A cura di Luca Ghelli e Beatrice Pelo
Con la Risposta ad interpello n. 336/2020, dello scorso 10 settembre 2020, l’Agenzia delle Entrate si è pronunciata, con riferimento ad un caso sottoposto da un contribuente, in merito alla possibilità di attribuire lo status di esportatore abituale alla stabile organizzazione in Italia di una Società che ha trasferito la propria residenza fiscale all’estero, ai sensi dell’art. 166, del TUIR.
Come noto, il regime IVA previsto per gli esportatori abituali è disciplinato dall’art. 8, comma 1, lett. c), del d.P.R. n. 633/1972, ai sensi del quale, gli operatori economici che pongono in essere operazioni non imponibili, quali esportazioni e cessioni intracomunitarie, possono effettuare acquisti senza pagamento dell’imposta nei limiti dei corrispettivi relativi alle operazioni non imponibili registrate nell’anno solare, ovvero nei dodici mesi precedenti.
La ratio sottesa alla norma appena menzionata è quella di agevolare i rapporti tra Erario ed esportatori abituali, consentendo a questi ultimi di non versare anticipatamente l’IVA sugli acquisti, nel caso in cui siano state poste in essere, in prevalenza, operazioni attive non imponibili.
Proprio in ragione di tale ratio, con l’istanza di interpello in commento, il contribuente ha domandato all’Agenzia delle Entrate se, a seguito del trasferimento all’estero della sede legale di una Società, ma con mantenimento di risorse umane e tecniche (assets) in Italia, tali da configurarne una stabile organizzazione nel territorio dello Stato, essa possa subentrare nello status di esportatore abituale e, quindi, utilizzare il plafond maturato dalla Società anteriormente il trasferimento della sede, con facoltà di utilizzarlo al fine di effettuare acquisti senza applicazione dell’IVA.
Nel caso sottoposto all’Agenzia delle Entrate, solo descritto sinteticamente nella versione pubblicata, il contribuente ritiene che tale facoltà debba essere riconosciuta.
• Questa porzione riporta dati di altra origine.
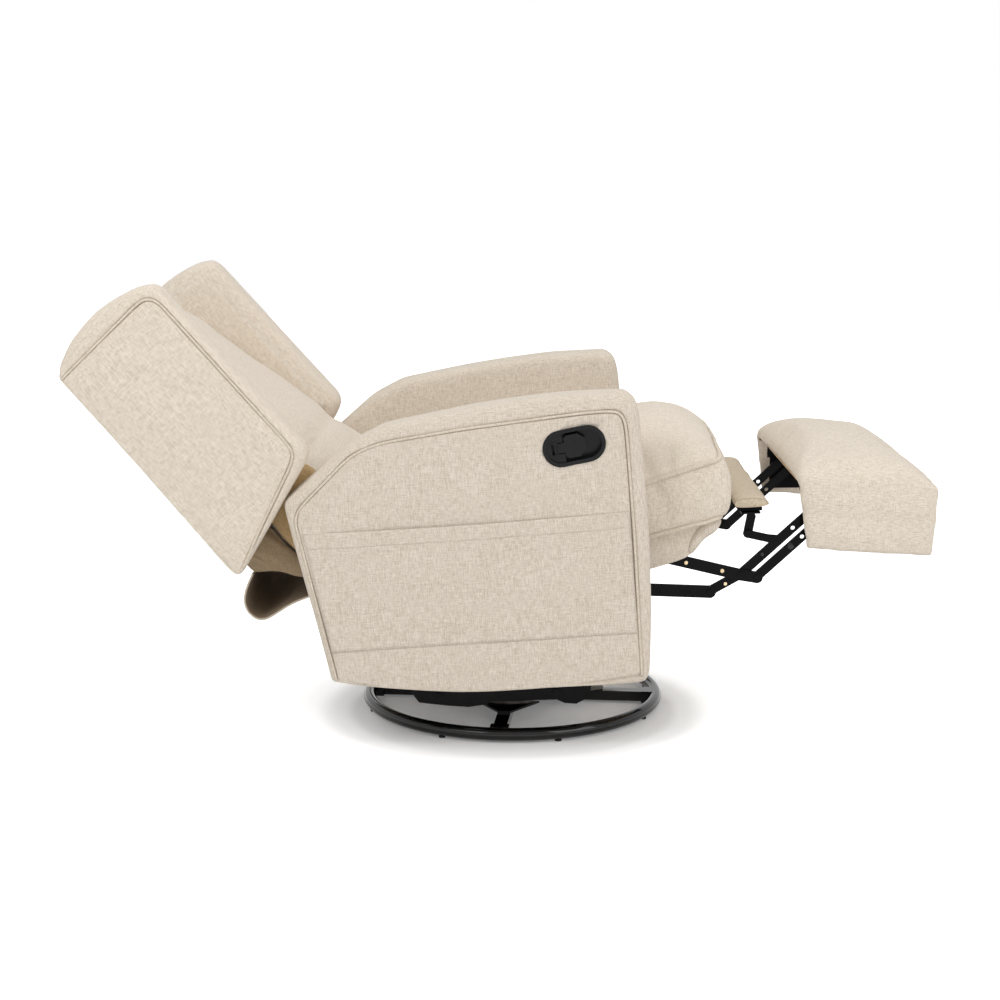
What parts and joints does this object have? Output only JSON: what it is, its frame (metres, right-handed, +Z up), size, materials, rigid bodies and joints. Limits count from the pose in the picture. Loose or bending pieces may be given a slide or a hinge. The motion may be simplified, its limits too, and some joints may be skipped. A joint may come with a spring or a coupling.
{
  "type": "swivel glider recliner",
  "caption": "Padded swivel glider recliner with winged back, side pockets, folding footrest on a link mechanism and a round tube base.",
  "frame": {"origin": "floor level, under the middle of the chair's plan in its reclined pose", "axes": "+X towards the front of the chair, +Y towards the sitter's left side, +Z up"},
  "size_m": [1.6196, 0.7948, 0.8748],
  "materials": {
    "black_steel": "semi-gloss black",
    "zinc": "zinc",
    "rivet": "yellow zinc",
    "spring_wire": "drawn wire",
    "linen": "cream linen weave",
    "linen_trim": "cream linen piping",
    "dust_cloth": "black non-woven",
    "timber": "plain timber",
    "black_plastic": "gloss black",
    "rubber": "matt black",
    "cable": "black sheath"
  },
  "bodies": {
    "base": {"base_ring": "black_steel", "base_cross": "black_steel", "base_feet": "rubber", "swivel_race_lower": "zinc", "swivel_balls": "zinc", "swivel_rivet": "zinc"},
    "glider": {"swivel_race_upper": "zinc", "glider_pan": "black_steel", "glider_side_left": "black_steel", "glider_side_right": "black_steel", "glider_tubes": "black_steel", "glide_pins_upper": "zinc"},
    "glide_front": {"glide_links_front": "black_steel"},
    "glide_rear": {"glide_links_rear": "black_steel"},
    "body": {"body_plate_left": "black_steel", "body_plate_right": "black_steel", "body_tubes": "black_steel", "pivot_bolts": "zinc", "deck_cloth": "dust_cloth", "arm_brackets": "black_steel", "arm_left": "linen", "arm_right": "linen", "arm_frames": "timber", "arm_piping_left": "linen_trim", "arm_piping_right": "linen_trim", "side_pocket_left": "linen_trim", "side_pocket_right": "linen_trim", "rear_rail": "timber", "rear_flap": "linen_trim", "handle_cup": "black_plastic", "release_cable": "cable"},
    "handle": {"handle_paddle": "black_plastic"},
    "seat": {"seat_frame": "timber", "seat_springs": "spring_wire", "seat_hinges": "black_steel", "seat_cushion": "linen", "seat_skirt": "linen_trim"},
    "back": {"back_frame": "timber", "back_springs": "spring_wire", "back_brackets": "black_steel", "back_shell": "linen", "back_cushion": "linen", "wing_left": "linen", "wing_right": "linen", "wing_piping_left": "linen_trim", "wing_piping_right": "linen_trim"},
    "main_arm": {"main_links": "black_steel", "main_rivets": "rivet"},
    "lower_arm": {"lower_links": "black_steel", "lower_rivets": "rivet"},
    "front_arm": {"front_links": "black_steel"},
    "carry_arm": {"carry_links": "black_steel"},
    "footrest": {"rest_brackets": "black_steel", "rest_rivets": "rivet", "rest_board": "timber", "rest_pad": "linen", "rest_flap_left": "linen", "rest_flap_right": "linen"},
    "flipper": {"flip_brackets": "black_steel", "flip_pad": "linen"}
  },
  "joints": [
    {"name": "swivel", "type": "hinge", "parent": "base", "child": "glider", "pos_m": [0.00624, 0, 0.04], "axis": [0, 0, 1], "continuous": true},
    {"name": "glide_swing", "type": "hinge", "parent": "glider", "child": "glide_front", "pos_m": [0.09024, 0, 0.178], "axis": [0, 1, 0], "range_deg": [-10, 10]},
    {"name": "glide_front_low", "type": "hinge", "parent": "glide_front", "child": "body", "pos_m": [0.09024, 0, 0.09], "axis": [0, 1, 0], "range_deg": [-10, 10]},
    {"name": "glide_rear_up", "type": "hinge", "parent": "glider", "child": "glide_rear", "pos_m": [-0.13576, 0, 0.169], "axis": [0, 1, 0], "range_deg": [-10, 10]},
    {"name": "back_recline", "type": "hinge", "parent": "body", "child": "back", "pos_m": [-0.14368, 0, 0.29998], "axis": [0, 1, 0], "range_deg": [0, 26.5]},
    {"name": "seat_tilt", "type": "hinge", "parent": "body", "child": "seat", "pos_m": [0.20624, 0, 0.358], "axis": [0, 1, 0], "range_deg": [0, 2]},
    {"name": "footrest_swing", "type": "hinge", "parent": "body", "child": "main_arm", "pos_m": [0.23124, 0, 0.36798], "axis": [0, 1, 0], "range_deg": [0, 86.5]},
    {"name": "footrest_lower", "type": "hinge", "parent": "body", "child": "lower_arm", "pos_m": [0.1732, 0, 0.33496], "axis": [0, 1, 0], "range_deg": [0, 86.5]},
    {"name": "footrest_front", "type": "hinge", "parent": "main_arm", "child": "front_arm", "pos_m": [0.43727, 0, 0.32003], "axis": [0, 1, 0], "range_deg": [-86.5, 0]},
    {"name": "footrest_carry", "type": "hinge", "parent": "main_arm", "child": "carry_arm", "pos_m": [0.46827, 0, 0.31497], "axis": [0, 1, 0], "range_deg": [-86.5, 0]},
    {"name": "footrest_pad", "type": "hinge", "parent": "carry_arm", "child": "footrest", "pos_m": [0.6182, 0, 0.45478], "axis": [0, 1, 0], "range_deg": [0, 86.5]},
    {"name": "front_pad_flip", "type": "hinge", "parent": "front_arm", "child": "flipper", "pos_m": [0.45023, 0, 0.39796], "axis": [0, 1, 0], "range_deg": [0, 199]},
    {"name": "release_handle", "type": "hinge", "parent": "body", "child": "handle", "pos_m": [0.08192, -0.385, 0.58102], "axis": [0.2045, 0, -0.9789], "range_deg": [0, 35], "stiffness_Nm_per_rad": 0.2, "springref_deg": -5.73}
  ],
  "couplings": [
    {"joint": "glide_front_low", "follows": "glide_swing", "ratio": -1},
    {"joint": "glide_rear_up", "follows": "glide_swing", "ratio": 1},
    {"joint": "seat_tilt", "follows": "back_recline", "ratio": 0.075462},
    {"joint": "footrest_lower", "follows": "footrest_swing", "ratio": 1},
    {"joint": "footrest_front", "follows": "footrest_swing", "ratio": -1},
    {"joint": "footrest_carry", "follows": "footrest_swing", "ratio": -1},
    {"joint": "footrest_pad", "follows": "footrest_swing", "ratio": 1},
    {"joint": "front_pad_flip", "follows": "footrest_swing", "ratio": 2.3}
  ]
}
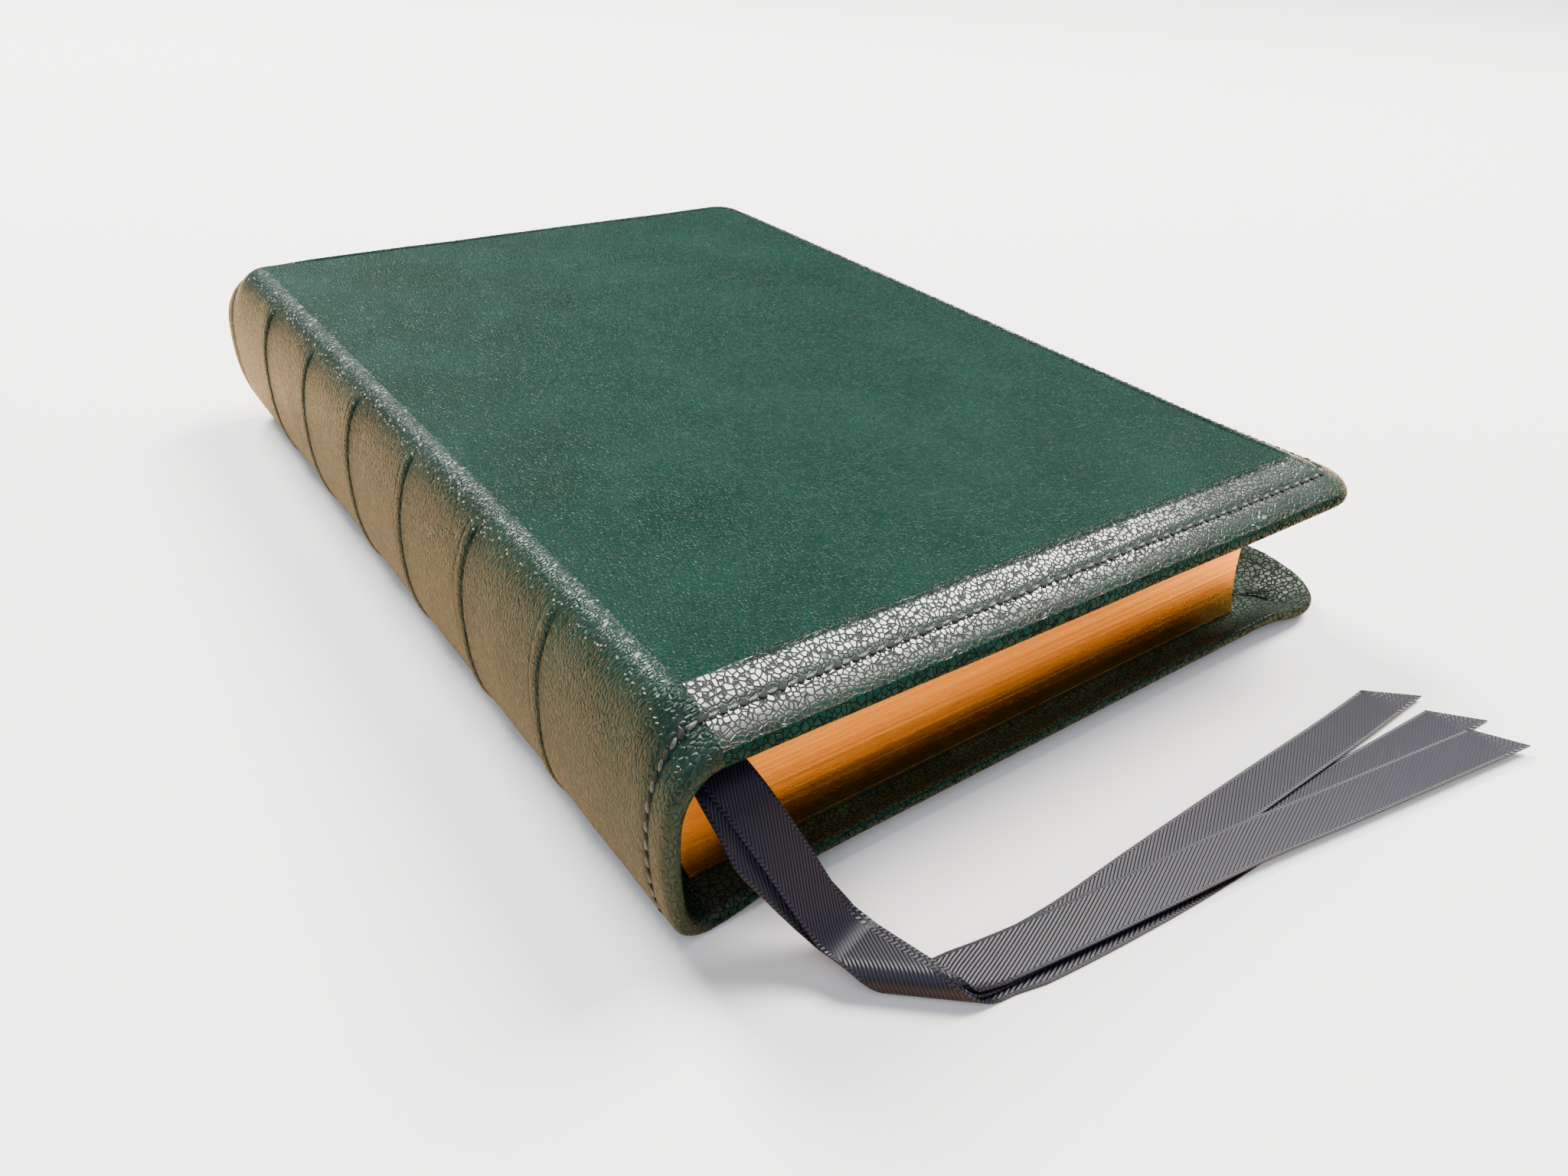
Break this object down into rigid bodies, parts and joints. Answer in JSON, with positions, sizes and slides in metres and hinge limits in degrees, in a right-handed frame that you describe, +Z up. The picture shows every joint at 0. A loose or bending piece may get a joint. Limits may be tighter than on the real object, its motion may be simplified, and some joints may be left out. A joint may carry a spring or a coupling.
{
  "type": "leather prayer book with ribbon markers",
  "caption": "Closed limp leather-bound book with a rounded, banded spine, bent stitched cover edges, gilt leaves and satin ribbon markers; covers and leaves open on the spine.",
  "frame": {"origin": "middle of the base the book rests on, under its back cover, the ribbon markers left out", "axes": "+X from the spine to the fore-edge, +Y from the tail to the head, +Z up through the front cover"},
  "size_m": [0.1116, 0.1833, 0.029],
  "materials": {
    "leather": "satin",
    "leather_lining": "satin",
    "card": "matte",
    "thread": "matte",
    "paper": "matte",
    "gilt_leaves": "satin",
    "cloth": "matte",
    "band_cord": "matte",
    "satin_ribbon": "satin"
  },
  "bodies": {
    "back_cover": {"back_cover_leather": "leather", "back_cover_board": "card", "back_cover_lining": "leather_lining", "back_cover_thread": "thread"},
    "leaves": {"back_flyleaf": "paper", "leaf_section_1": "gilt_leaves", "leaf_section_2": "gilt_leaves", "leaf_section_3": "gilt_leaves", "leaf_section_4": "gilt_leaves", "spine_leather": "leather", "spine_lining": "card", "spine_mull": "cloth", "raised_band_1": "band_cord", "raised_band_2": "band_cord", "raised_band_3": "band_cord", "raised_band_4": "band_cord", "raised_band_5": "band_cord", "raised_band_6": "band_cord", "ribbon_marker_1": "satin_ribbon", "ribbon_marker_2": "satin_ribbon", "ribbon_marker_3": "satin_ribbon"},
    "marked_leaves": {"leaf_section_5": "gilt_leaves"},
    "front_leaves": {"leaf_section_6": "gilt_leaves", "front_flyleaf": "paper"},
    "front_cover": {"front_cover_leather": "leather", "front_cover_board": "card", "front_cover_lining": "leather_lining", "front_cover_thread": "thread"}
  },
  "joints": [
    {"name": "back_hinge", "type": "hinge", "parent": "back_cover", "child": "leaves", "pos_m": [-0.04925, 0, 0], "axis": [0, -1, 0], "range_deg": [0, 12]},
    {"name": "marked_opening", "type": "hinge", "parent": "leaves", "child": "marked_leaves", "pos_m": [-0.04925, 0, 0.029], "axis": [0, -1, 0], "range_deg": [0, 23]},
    {"name": "front_opening", "type": "hinge", "parent": "marked_leaves", "child": "front_leaves", "pos_m": [-0.04925, 0, 0.029], "axis": [0, -1, 0], "range_deg": [0, 20]},
    {"name": "front_cover_hinge", "type": "hinge", "parent": "front_leaves", "child": "front_cover", "pos_m": [-0.04925, 0, 0.029], "axis": [0, -1, 0], "range_deg": [0, 135]}
  ]
}
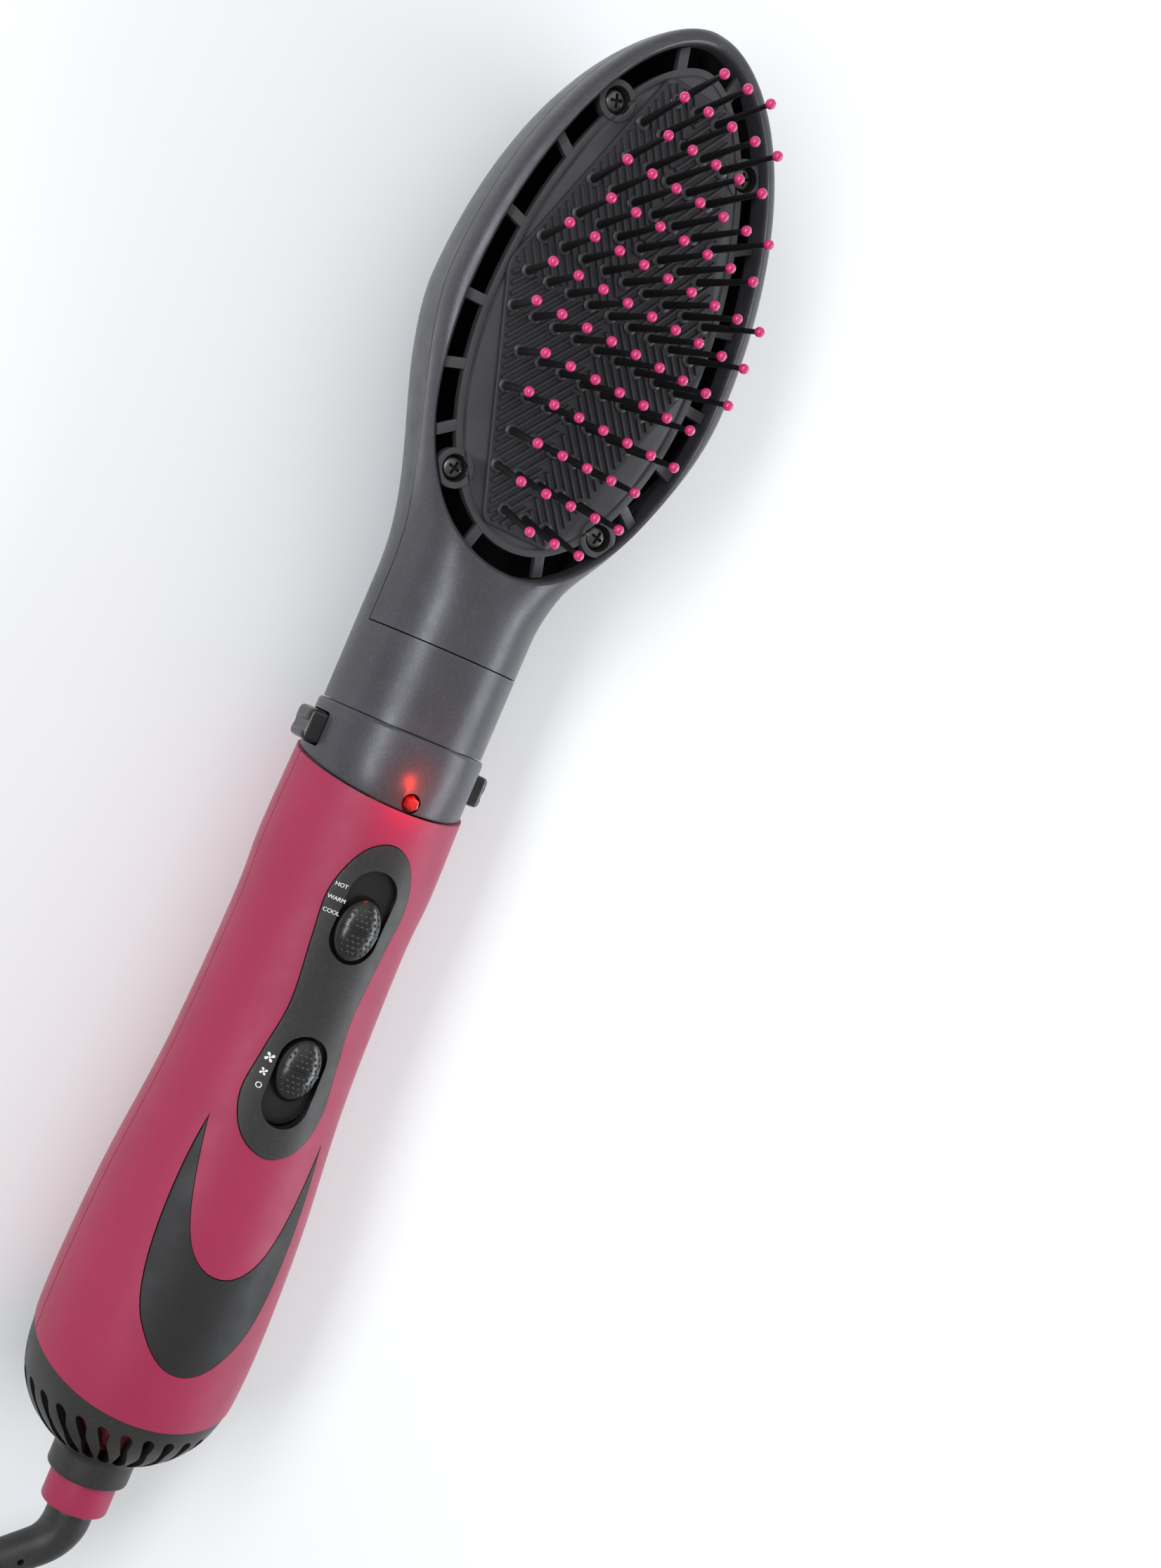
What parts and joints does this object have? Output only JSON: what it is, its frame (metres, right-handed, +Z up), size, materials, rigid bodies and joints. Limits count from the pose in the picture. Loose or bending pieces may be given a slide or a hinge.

Difatti, nell’ipotesi di trasferimento all’estero della sede della Società, con conseguente emersione di una stabile organizzazione in Italia, a parere dell’istante, dovrebbero risultare applicabili gli stessi principi espressi dall’amministrazione finanziaria in tema di trasferimento del plafond nell’ambito delle operazioni straordinarie.
Con riferimento a tali operazioni, l’Ufficio, coerentemente con il principio comunitario di cui all’art. 19, par. 1, della direttiva 2006/112/CE, ha generalmente ritenuto che, qualora si determini il mutamento soggettivo dell’esercente un’attività rilevante ai fini IVA, il plafond maturato in capo al dante causa viene trasferito all’avente causa, subordinatamente al ricorrere di due specifiche condizioni.
Occorre, in particolare, che l’avente causa, senza soluzione di continuità:
- continui a svolgere l’attività relativa al complesso aziendale oggetto di trasferimento, precedentemente svolta dal dante causa – laddove il complesso aziendale trasferito sia quello da cui scaturisce il plafond;
- subentri nei rapporti giuridici (sia attivi che passivi) relativi al complesso aziendale trasferitogli.
La sussistenza delle appena elencate condizioni è stata riscontrata dall’Ufficio nel caso portato alla sua attenzione con l’atto di prassi oggetto di disamina.
Pertanto, l’Agenzia delle Entrate ha concordato con l’istante, in riferimento all’applicabilità al caso concreto, dei medesimi principi applicabili ai casi di trasferimento del plafond nell’ambito delle operazioni straordinarie.
Ne deriva, a fortiori, che, il plafond maturato dalla Società la cui sede è stata trasferita all’estero, possa essere attribuito alla stabile organizzazione risultante in Italia.
Quest’ultima, infatti, subentra alla propria casa madre (la cui sede principale è stata trasferita), senza soluzione di continuità, nell’attività e nei rapporti giuridici facenti capo alla società trasferita.
Tale circostanza, a detta dell’Agenzia, viene rafforzata dal fatto che la stabile organizzazione conserva lo stesso numero di partita IVA e lo stesso codice fiscale italiani della Società trasferita (secondo un principio già affermato con la Risposta ad interpello n. 73/2018 dello scorso 22 novembre 2018).
Dunque, l’Agenzia delle Entrate è pervenuta ad una conclusione coerente con quanto già sostenuto, in passato, con numerosi interventi di prassi.
Alla luce di quanto sopra esposto, risulta evidente come l’Amministrazione Finanziaria, con la Risposta ad interpello in commento, confermi l’orientamento già consolidato in relazione ad altre fattispecie di business combinations, secondo il quale, il plafond viene trasferito nel caso in cui vengano riscontrate situazioni di continuità sostanziale.